France's status as a great modern power was affirmed by the war, but it was detrimental to the country’s finances. Even though French territory was not affected, victory in a war against Britain with battles like the decisive siege of Yorktown in 1781 had a large financial cost (one billion livre tournois) which severely degraded fragile finances and increased the deficit in France. Even worse, France’s hope to become the first commercial partner of the newly-established United States was not realized, and Britain immediately became the United States’ main trade partner.
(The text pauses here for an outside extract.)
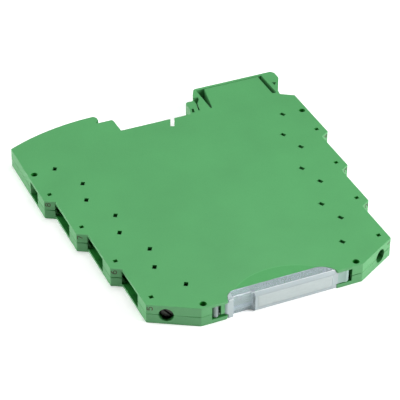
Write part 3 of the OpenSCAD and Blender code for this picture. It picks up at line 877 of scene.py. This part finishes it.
class BuildScrews(bpy.types.Operator):
    """Cut the thread and driver slot of the eight clamp screws"""
    bl_idname = "rail_module.screws"
    bl_label = "Clamp screws"
    shank_radius = 1.5
    head_radius = 1.85
    slot_depth = 0.6
    chamfer = 0.16
    tip_gap = 0.14
    neck_gap = 0.15
    # Angles of the slots, in degrees: each screw was left at its own
    first_angle = 160
    angle_step = 32

    def execute(self, context):
        settings = context.scene.rail_module_clamps
        # The darkened screw colour paints the shade of the bores
        steel = plated_metal("zinc-plated steel", settings.screw_colour, 0.34)
        shank, shank_faces = tube_part(threaded_shank(
            self.shank_radius, settings.thread_depth, settings.pitch, TIP_HEIGHT + self.tip_gap,
            HEAD_HEIGHT - self.neck_gap))
        head, head_faces = slotted_head(self.head_radius, HEAD_THICKNESS, settings.slot_width,
                                        self.slot_depth, self.chamfer, HEAD_HEIGHT)
        for number in TERMINALS:
            angle = math.radians(self.first_angle + self.angle_step * number)
            sine, cosine = math.sin(angle), math.cos(angle)
            turned = head @ np.array([[sine, cosine, 0], [cosine, -sine, 0], [0, 0, 1]])
            parts = [(in_clamp(shank, number), shank_faces), (in_clamp(turned, number), head_faces)]
            add_piece(f"slotted_screw_{number}", joined_mesh(parts, scale=1), steel,
                      f"clamp_screw_{number}")
        return {"FINISHED"}


class BuildClamps(bpy.types.Operator):
    """Round the stamped cages and finish the contact bars"""
    bl_idname = "rail_module.clamps"
    bl_label = "Clamp cages"

    def execute(self, context):
        settings = context.scene.rail_module_clamps
        nickel = plated_metal("nickel-plated steel", settings.cage_colour, 0.3, (0.2, 1, 1), 0.3)
        tin = plated_metal("tinned copper", settings.bar_colour, 0.42, (0.3, 0.3, 1), 0.4)
        for number in TERMINALS:
            rounded_copy(f"stamped_cage_{number}", f"clamp_cage_{number}", nickel,
                         settings.rounding, long_edge_weights)
            dress_node(f"contact_bar_{number}", tin)
        return {"FINISHED"}


class BuildBoard(bpy.types.Operator):
    """Finish the circuit board and shape its gold contacts"""
    bl_idname = "rail_module.board"
    bl_label = "Circuit board"
    first_contact = -9.4
    contact_pitch = 2.4
    contact_width = 1.4
    corner_radius = 0.45
    contacts = 5

    def execute(self, context):
        settings = context.scene.rail_module_board
        dress_node("circuit_board", board_laminate(settings.board_colour))
        gold = plated_metal("gold-flashed contact", (0.83, 0.58, 0.22), 0.24, (1, 0.1, 1), 0.2)
        low, high = (np.array(corner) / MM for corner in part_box("bus_contacts"))
        length, thickness = (high - low)[1:]
        rings = [(0, 0), (0, 0.05), (0.03, 0.08), (0.08, thickness)]
        plate = rounded_plate(self.contact_width / 2, length / 2, self.corner_radius, rings)
        first = self.first_contact + self.contact_width / 2
        parts = [tube_part(plate + [first + i * self.contact_pitch, low[1] + length / 2, low[2]])
                 for i in range(self.contacts)]
        add_piece("gold_bus_contacts", joined_mesh(parts), gold, "bus_contacts")
        return {"FINISHED"}


class BuildMagnetics(bpy.types.Operator):
    """Wind the transformer and shape the inductor"""
    bl_idname = "rail_module.magnetics"
    bl_label = "Transformer and inductor"
    core_gap = 2.35
    half_straight = 5.2
    winding_low = 2.65
    winding_height = 1.7
    winding_middle = 45
    turn_gap = 0.02
    turn_pitch = 1.06
    core_rounding = 0.18
    inductor_middle = (14, 62)
    # Radius and height along the inductor's flanges. The coil between them adds the absolute sine of its
    # height over the pitch, times the wave, to its radius.
    lower_flange = [(0, 0.45), (2.7, 0.45), (2.8, 0.52), (2.8, 0.85), (2.7, 0.92)]
    upper_flange = [(2.7, 2.15), (2.8, 2.22), (2.8, 2.68), (2.7, 2.78), (2.2, 2.8), (0, 2.8)]
    coil_ends = (0.95, 2.1)
    coil_radius = 2.45
    coil_wave = 0.12
    coil_pitch = 0.23

    def execute(self, context):
        settings = context.scene.rail_module_board
        ferrite = sintered("pressed ferrite", (0.035, 0.035, 0.038), 0.6, 0.35)
        rounded_copy("ferrite_core", "transformer_core", ferrite, self.core_rounding, long_edge_weights)
        step = self.winding_height / settings.layers
        parts = []
        for layer in range(settings.layers):
            height = self.winding_low + (layer + 0.5) * step
            path, normal = stadium_spiral(
                self.core_gap + settings.wire / 2 + self.turn_gap, settings.wire * self.turn_pitch,
                settings.turns, self.half_straight, height)
            wire = wire_round(path, normal, settings.wire / 2)
            parts.append(tube_part(wire + [0, self.winding_middle - HALF_DEPTH, 0]))
        add_piece("transformer_coil", joined_mesh(parts, angle=60), enamelled_wire(settings.copper_colour),
                  "transformer_winding")
        base = rounded_plate(3, 3, 0.5, [(0.06, 0), (0, 0.06), (0, 0.42), (0.08, 0.5)])
        height = np.linspace(*self.coil_ends, 40)
        wave = np.abs(np.sin(np.pi * (height - height[0]) / self.coil_pitch))
        coil = np.column_stack([self.coil_radius + self.coil_wave * wave, height])
        drum = revolved(*np.concatenate([self.lower_flange, coil, self.upper_flange]).T, 48)
        x, y = self.inductor_middle
        place = [x, y - HALF_DEPTH, BOARD_TOP]
        parts = [tube_part(base + place), tube_part(drum + place, capped=False)]
        add_piece("drum_inductor", joined_mesh(parts), ferrite, "power_inductor")
        return {"FINISHED"}


class BuildComponents(bpy.types.Operator):
    """Finish the packages and chip parts on the board"""
    bl_idname = "rail_module.components"
    bl_label = "Board components"
    # Middle between the two rows, half their distance, and half the bare length between a chip's caps
    ceramic_rows = (1.75, 19.5, 0.52)
    resistor_rows = (-17.25, 21.5, 0.55)

    def execute(self, context):
        settings = context.scene.rail_module_board
        epoxy = sintered("moulded epoxy package", (0.022, 0.022, 0.025), 0.55, 0.3, 0.1)
        tantalum = sintered("moulded capacitor resin", (0.62, 0.33, 0.05), 0.45, 0.12, 0.18)
        packages = {"amplifier_ics": epoxy, "optocouplers": epoxy, "switching_transistors": epoxy,
                    "tantalum_capacitors": tantalum}
        for node, finish in packages.items():
            rounded_copy(node + "_moulded", node, finish, settings.rounding, long_edge_weights)
        ceramic = banded_chip("fired ceramic chip", (0.42, 0.29, 0.16), *self.ceramic_rows)
        resistor = banded_chip("glazed resistor chip", (0.02, 0.02, 0.025), *self.resistor_rows)
        dress_node("ceramic_capacitors", ceramic)
        dress_node("chip_resistors", resistor)
        return {"FINISHED"}


class BuildStatusLight(bpy.types.Operator):
    """Shape the status light and its light guide"""
    bl_idname = "rail_module.status_light"
    bl_label = "Status light"
    place_x = -11.6
    guide_radius = 0.6
    guide_length = 2.5
    guide_height = 1.25
    dome_share = 0.6
    # Radius and height along the guide's collar
    collar = [(0, 0), (0.5, 0), (0.6, 0.1), (0.6, 0.55), (0.52, 0.6), (0.52, 0.75)]

    def execute(self, context):
        low, high = (np.array(corner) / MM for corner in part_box("status_led"))
        angle = np.linspace(0, np.pi / 2, 8)
        dome_height = self.guide_length - self.guide_radius * self.dome_share * (1 - np.sin(angle))
        dome = np.column_stack([self.guide_radius * np.cos(angle), dome_height])
        guide = revolved(*np.concatenate([self.collar, dome]).T, 28)
        points = guide[..., [0, 2, 1]] * [1, -1, 1] + [
            self.place_x, low[1] + self.guide_length, BOARD_TOP + self.guide_height]
        base = rounded_plate(0.9, 0.8, 0.15, [(0.05, 0), (0, 0.05), (0, 0.42), (0.08, 0.5)])
        lens = rounded_plate(0.6, 0.6, 0.12, [(0.02, 0.45), (0, 0.5), (0, 1.45), (0.1, 1.6)])
        parts = [tube_part(points, capped=False),
                 tube_part(base + [self.place_x, high[1] - 0.8, BOARD_TOP]),
                 tube_part(lens + [self.place_x, high[1] - 0.9, BOARD_TOP])]
        add_piece("status_light_guide", joined_mesh(parts), tinted_lens((0.55, 0.85, 0.6)), "status_led")
        return {"FINISHED"}


def add_softbox(name, place, size, power):
    """A square area light that looks at the part."""
    light = bpy.data.lights.new(name, "AREA")
    light.energy = power
    light.size = size
    box = new_object(name, light)
    box.location = place
    box.rotation_euler = (-Vector(place)).to_track_quat("-Z", "Y").to_euler()


class BuildStage(bpy.types.Operator):
    """Lay the floor, set the soft light and place the camera"""
    bl_idname = "rail_module.stage"
    bl_label = "Stage"
    camera_place = (-0.17192469, -0.37642540, 0.29843388)
    camera_turn = (0.94811689, -0.00673779, -0.41878825)
    camera_lens = 154.4665
    # Half the floor's side in metres, its lines of points, and its gap under the housing in millimetres
    floor_reach = 3
    floor_lines = 13
    floor_gap = 0.02

    def execute(self, context):
        settings = context.scene.rail_module_stage
        extent = np.linspace(-self.floor_reach, self.floor_reach, self.floor_lines)
        x, y = np.meshgrid(extent, extent)
        points = np.stack([x, y, np.full_like(x, -self.floor_gap * MM)], axis=-1).reshape(-1, 3)
        mesh = bpy.data.meshes.new("floor")
        quads = grid_faces(self.floor_lines, self.floor_lines, wrap_columns=False)
        mesh.from_pydata(points.tolist(), [], quads.tolist())
        paper = Finish("paper backdrop", settings.floor_colour, 0.8, Emission_Strength=settings.glow)
        paper.mottled(paper.noise(60, 2), settings.floor_colour, 0.995, 1)
        mesh.materials.append(paper.material)
        floor = new_object("floor", mesh)
        world = bpy.data.worlds.new("studio")
        world.use_nodes = True
        background = world.node_tree.nodes["Background"]
        background.inputs["Color"].default_value = (1, 1, 1, 1)
        background.inputs["Strength"].default_value = settings.sky
        context.scene.world = world
        add_softbox("right softbox", (0.55, -0.35, 0.35), 0.5, settings.key)
        add_softbox("left softbox", (-0.7, 0.25, 0.3), 0.5, settings.fill)
        add_softbox("top softbox", (0, 0.1, 0.8), 0.6, settings.top)
        camera = bpy.data.cameras.new("photo view")
        camera.lens = self.camera_lens
        camera.sensor_width = 36
        camera.clip_end = 10
        holder = new_object("photo view", camera)
        holder.location = self.camera_place
        holder.rotation_euler = self.camera_turn
        context.scene.camera = holder
        context.scene.view_settings.view_transform = "Standard"
        return {"FINISHED"}


SETTINGS = {
    "rail_module_housing": HousingSettings,
    "rail_module_cover": CoverSettings,
    "rail_module_numerals": NumeralSettings,
    "rail_module_clamps": ClampSettings,
    "rail_module_board": BoardSettings,
    "rail_module_stage": StageSettings,
}
OPERATORS = (BuildHousing, BuildCover, BuildNumerals, BuildScrews, BuildClamps, BuildBoard, BuildMagnetics,
             BuildComponents, BuildStatusLight, BuildStage)


class RailModulePanel(bpy.types.Panel):
    """Sidebar panel with every step of the module's looks."""
    bl_idname = "VIEW3D_PT_rail_module"
    bl_label = "Rail module"
    bl_space_type = "VIEW_3D"
    bl_region_type = "UI"
    bl_category = "Rail module"

    def draw(self, context):
        for name, group in SETTINGS.items():
            box = self.layout.box()
            box.label(text=group.__doc__)
            for key in group.__annotations__:
                box.prop(getattr(context.scene, name), key)
        for operator in OPERATORS:
            self.layout.operator(operator.bl_idname)


CLASSES = (*SETTINGS.values(), *OPERATORS, RailModulePanel)


def register():
    """Registers the settings, the operators and the panel."""
    for kind in CLASSES:
        bpy.utils.register_class(kind)
    for name, group in SETTINGS.items():
        setattr(bpy.types.Scene, name, PointerProperty(type=group))


def unregister():
    """Takes everything out again."""
    for name in SETTINGS:
        delattr(bpy.types.Scene, name)
    for kind in reversed(CLASSES):
        bpy.utils.unregister_class(kind)


def main():
    register()
    bpy.ops.rail_module.housing()
    bpy.ops.rail_module.cover()
    bpy.ops.rail_module.numerals()
    bpy.ops.rail_module.screws()
    bpy.ops.rail_module.clamps()
    bpy.ops.rail_module.board()
    bpy.ops.rail_module.magnetics()
    bpy.ops.rail_module.components()
    bpy.ops.rail_module.status_light()
    bpy.ops.rail_module.stage()


if __name__ == "__main__":
    main()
Pre-war trade patterns were largely kept between Britain and the US, with most American trade remaining within the British Empire.France, despite its financial difficulties, used the occasion of the war to weaken its arch-rival in European and world affairs, Britain. Independence for the colonies would seriously damage the British Empire and create a rising power, the United States, that could be allied with France. Some argue France primarily sought revenge against Britain for the loss of territory in America in the 1763 Treaty of Paris. However, Dull, in 1975, argued that France intervened because of dispassionate calculation, not because of Anglophobia or a desire to avenge the loss of Canada. French participation reflected the desperate French diplomatic position on the European continent. The Spanish navy was vital to the maintenance of the military initiative by the allies. France was desperate for peace but did not attempt to betray the United States. The French government was overwhelmed by debt maintenance, but war led to the financial crisis "which provided the immediate occasion for the release of those forces which shattered the French political and social order."